Essentially, the natural course of a career separates people into categories- stars, energy guys, and heavyweights. It is generally accepted during the regular season that violence only occurs between people of the same group. Any violation of the Code opens teams up to retribution. Other sports have similar things- if a pitcher drills your clean-up hitter, you hit their clean-up hitter. If he drills your #9 hitter, you drill their #9 hitter. Players who don't follow the Code are looked down upon by teammates, opposition, and management.

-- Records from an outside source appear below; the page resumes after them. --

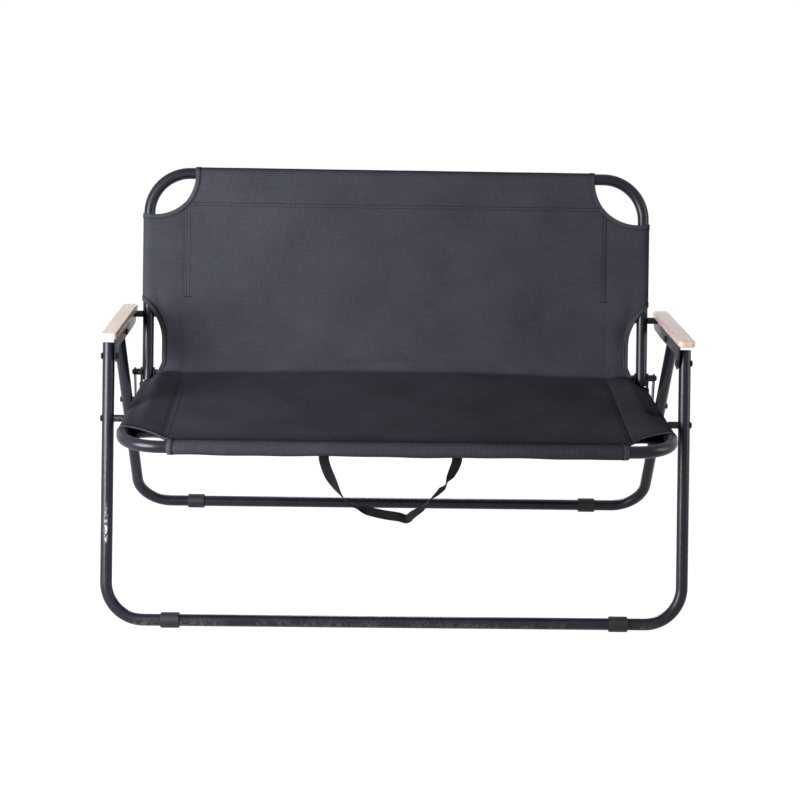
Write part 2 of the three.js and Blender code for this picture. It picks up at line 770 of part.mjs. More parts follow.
function seat() {
  const group = bodyGroup(seatPivot, -seatTilt);
  const front = -seatFrontReach;
  const rear = hingeAlong + seatTubeEnd;
  const path = uPath(seatHalfWidth, front, rear, seatCorner, yAxis);
  const tube = bentTube(path, seatHalfWidth, yAxis, [0, hingeAlong]);
  addMesh(group, "seat_frame_tube", tube, steel);
  addCaps(group, "seat_frame_cap", seatHalfWidth, yAxis, rear, seatTubeEnd - shankRadius - gap);
  const plate = stadium(hingeAlong, 0, hingeAlong, hingeRise, hingePlateRadius, [
    [hingeAlong, 0],
    [hingeAlong, hingeRise],
  ]);
  for (const { name, sign } of sides) {
    const outer = sidePlate(plate, outerPlate, outerPlate + plateThickness, sign);
    const inner = sidePlate(plate, innerPlate, innerPlate + plateThickness, sign);
    addMesh(group, "hinge_plate_outer_" + name, outer, steel);
    addMesh(group, "hinge_plate_inner_" + name, inner, steel);
    const rivetFrom = outerPlate - gap;
    const nutAt = innerPlate + plateThickness + gap;
    const rivet = pin(rivetFrom, headHeight, nutAt, sign, null, true);
    addMesh(group, "hinge_rivet_" + name, rivet, hardware).position.y = hingeAlong;
    const headAt = linkInset - gap;
    const bolt = pin(headAt, headAt - tubeInner, nutAt + nutHeight + threadPastNut, sign);
    const spacer = sleeveRing(linkInner + gap, outerPlate - gap, sign);
    const set = (mesh) => mesh.position.set(0, hingeAlong, hingeRise);
    set(addMesh(group, "hinge_bolt_" + name, bolt, hardware));
    set(addMesh(group, "hinge_spacer_" + name, spacer, hardware));
    set(addMesh(group, "hinge_nut_" + name, hexNut(nutAt, sign), hardware));
  }
  const sleeveEnd = hingeAlong - hingePlateRadius - sleeveRearGap;
  const cuts = sides.map(({ sign }) => {
    const edge = sign * (legHalfWidth - seatInset);
    return crossBore(bore, edge, edge + sign * (tubeRadius + overrun), 0, 0);
  });
  const clothSolid = sling(front, hingeAlong - seatClothRear, sleeveEnd, seatSag, cuts);
  addMesh(group, "seat_sling", geometryOf(clothSolid), canvas);
  addMesh(group, "carry_strap", strapGeometry(), webbing);
  return group;
}

// How far a hem's outer face stands off the line from its bar to its seam, a distance behind the bar.
function hemDepth(behind) {
  const radius = tubeRadius + clothGap + cloth;
  const touch = Math.acos(radius / (endSeam + cloth));
  return (radius - behind * Math.cos(touch)) / Math.sin(touch);
}

// The webbing strap hangs from two tabs under the front hem, and twists on its way down.
function strapGeometry() {
  const down = new THREE.Vector3(0, Math.sin(seatTilt), -Math.cos(seatTilt));
  const top = new THREE.Vector3(0, strapTab - seatFrontReach, -hemDepth(strapTab) - clothGap);
  const places = strapRouteShares.map(([across, fall]) => {
    const place = top.clone().addScaledVector(down, strapFall * fall);
    return place.setX(THREE.MathUtils.lerp(strapLeft, strapRight, across));
  });
  const curve = new THREE.CatmullRomCurve3(places, false, "centripetal");
  const points = curve.getSpacedPoints(strapSteps);
  const tangents = points.map((p, i) => curve.getTangentAt(i / strapSteps));
  const depthAxis = new THREE.Vector3().crossVectors(xAxis, down);
  const { start, back, steepness } = strapTwistShares;
  const normals = tangents.map((tangent, i) => {
    const share = i / strapSteps;
    const nearer = Math.min(share - start, back - share);
    const turn = (Math.PI / 2) * THREE.MathUtils.clamp(steepness * nearer, 0, 1);
    const flat = depthAxis.clone().cross(tangent).normalize();
    return flat.applyAxisAngle(tangent, Math.PI / 2 - turn).normalize();
  });
  const section = new THREE.Shape();
  section.moveTo(-strapThickness / 2, -strapWidth / 2);
  section.lineTo(strapThickness / 2, -strapWidth / 2);
  section.lineTo(strapThickness / 2, strapWidth / 2);
  section.lineTo(-strapThickness / 2, strapWidth / 2);
  section.closePath();
  return sweep(section, new StationPath(points, tangents, normals));
}

const bench = new THREE.Group();
const frame = new THREE.Group();
bench.add(frame);
frame.position.z = legAxisHeight;
frame.add(frontLegs(), rearLegs(), ...sides.map(armrest), ...sides.map(link), back(), seat());

// The origin is on the floor under the middle of the whole bench.
bench.updateMatrixWorld(true);
const bounds = new THREE.Box3().setFromObject(bench, true);
frame.position.x = -(bounds.min.x + bounds.max.x) / 2;
frame.position.y = -(bounds.min.y + bounds.max.y) / 2;

export default bench;
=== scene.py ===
import json
import math

import bpy
import numpy as np
from mathutils import Matrix, Vector


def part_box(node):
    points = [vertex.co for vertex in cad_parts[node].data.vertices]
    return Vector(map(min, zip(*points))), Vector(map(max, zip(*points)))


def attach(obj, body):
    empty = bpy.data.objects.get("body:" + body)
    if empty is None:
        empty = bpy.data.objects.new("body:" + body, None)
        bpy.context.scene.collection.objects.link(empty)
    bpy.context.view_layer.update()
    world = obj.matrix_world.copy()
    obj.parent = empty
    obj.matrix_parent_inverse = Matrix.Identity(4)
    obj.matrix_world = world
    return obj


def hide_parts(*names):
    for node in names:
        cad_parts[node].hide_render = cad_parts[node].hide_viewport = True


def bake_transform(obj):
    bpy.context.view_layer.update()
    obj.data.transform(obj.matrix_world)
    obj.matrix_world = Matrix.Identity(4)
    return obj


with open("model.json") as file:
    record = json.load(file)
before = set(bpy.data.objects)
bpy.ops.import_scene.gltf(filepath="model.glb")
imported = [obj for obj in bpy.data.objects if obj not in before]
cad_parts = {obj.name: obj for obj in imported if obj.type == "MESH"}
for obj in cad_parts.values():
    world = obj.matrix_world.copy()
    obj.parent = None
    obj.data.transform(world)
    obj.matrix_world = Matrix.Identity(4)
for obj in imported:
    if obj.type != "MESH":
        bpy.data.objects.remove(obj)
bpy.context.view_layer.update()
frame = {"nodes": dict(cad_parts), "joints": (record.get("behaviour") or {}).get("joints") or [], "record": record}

# Folding camping loveseat: black tube frames, a charcoal sling, beech armrests and a webbing strap.
# Metres, +Z up, the sitter faces -Y. Left and right are as seen from the front.

mm = 0.001
joints = {joint["name"]: Vector(joint["pos_m"]) for joint in frame["joints"]}


def middleOf(node):
    low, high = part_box(node)
    return (low + high) / 2


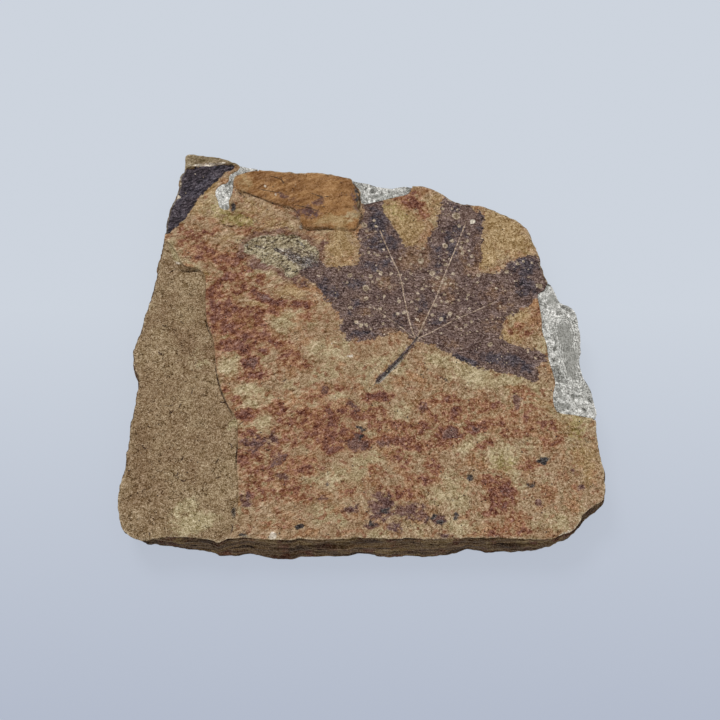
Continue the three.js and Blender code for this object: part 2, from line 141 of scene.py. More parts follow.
# The top edge of the slab, anticlockwise from the back left corner: x, y and how far the foot of the
# side stands out beyond that edge, less than nothing where the side is undercut.
SLAB_EDGE = [
    (-68.6, 80.9, -1), (-69.3, 77.8, -1), (-69, 74.2, -0.5), (-70.7, 71.2, 0), (-71.3, 67.6, 0.3),
    (-72, 61.9, 0), (-74.1, 56.2, -0.5), (-75.6, 46.6, -0.5), (-76, 42.8, 0.2), (-77.1, 34, 0.4),
    (-77.8, 26.2, 0), (-80.1, 14.8, 0), (-82.5, 5, 0.3), (-84.9, -5, -0.5), (-83.8, -11.2, 0),
    (-81.8, -15.8, 0.8), (-82.6, -24, 0.4), (-84, -35.4, 0), (-84.4, -43.5, -0.3), (-85.3, -52.5, -0.8),
    (-86.9, -63.4, -1.8), (-85.7, -70.4, -2.6), (-83.4, -75.4, -3.5), (-80.9, -77.6, -4),
    (-76, -78.7, -3.4), (-69.6, -77.3, -1.3), (-62, -77.6, 0), (-55.5, -78.3, -0.4), (-50, -79.2, 0.3),
    (-46.5, -78.2, 1.6), (-39, -78, 1.3), (-30, -78.6, 2.1), (-18, -78.5, 1.6), (-6, -78.2, 2.2),
    (1.5, -77.9, 1.4), (8, -78.1, 2.6), (20, -78, 2.4), (30, -77.9, 1.4), (38.5, -78, -0.9), (46, -77.8, 1),
    (58, -78.1, 0.4), (66, -78.3, -1.8), (71, -76.9, -2.3), (75.2, -74.2, -2), (78.2, -69.6, -0.9),
    (81.4, -66.3, -1), (85, -63.9, -1.8), (86.3, -59.5, -1.4), (86.2, -52, -0.6), (85.3, -42, 0.3),
    (84.6, -31.5, 0.2), (83.6, -24.5, -0.4), (81.9, -18.8, -0.6), (79.6, -13, 0), (79.6, -6, 0.2),
    (80.3, 0, 0.2), (79.5, 8, 0), (77.2, 12.6, -0.5), (73.4, 15.4, 0), (71.4, 19.6, 0.2), (70.1, 24.2, 0.2),
    (68.6, 29.9, 0.3), (67.7, 34.5, 0), (65.6, 40.7, 0), (64, 46.2, -0.3), (61.2, 49.6, -0.5),
    (57.4, 52.4, -1), (50.1, 55.9, -0.6), (44.5, 57.9, 0), (38.7, 58.7, 0.5), (32.4, 62.2, 0.3),
    (26, 66, -0.5), (20.3, 67.1, -1.2), (14, 65.2, -0.6), (7.7, 65.2, 0.2), (1, 67.2, 0),
    (-4.4, 69.5, -0.4), (-9, 70.8, -0.8), (-19.2, 72.2, -0.5), (-30, 72.7, 0), (-39, 74.3, 0.4),
    (-46.8, 75.9, 0.2), (-54, 78.8, 0.5), (-61, 80, 0.2),
]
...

The Code often seems arbitrary- Mike Richards (tough star) followed the Code by fighting someone after he knocked David Booth (tough star) unconscious with a blindside hit, but Blake Wheeler (soft star) violated the Code by not fighting after hitting Phil Kessel (soft star) once cleanly. Wheeler hit him cleanly and head-on, but is considered a coward for how he followed up the incident. Richards drilled a defenseless player and rendered him unconscious, but is respected for answer the bell later on. Steve Moore (energy player) violated the Code when he cheapshotted Markus Naslund (soft star), then again when he wouldn't fight anyone on the Canucks (until a brief wrestling match with Matt Cooke). Todd Bertuzzi (tough star) violated the Code when he cheapshotted Moore in retaliation for the hit.
It's really hard to explain this without getting incredibly wordy and rambling. Hopefully this helped a bit, but it is really one of those things that eventually makes sense. Most hockey people can call fights five minutes before they happen. I can't count the number of times I hear "Team A owes them one now...here comes a scrap" over the course of a year.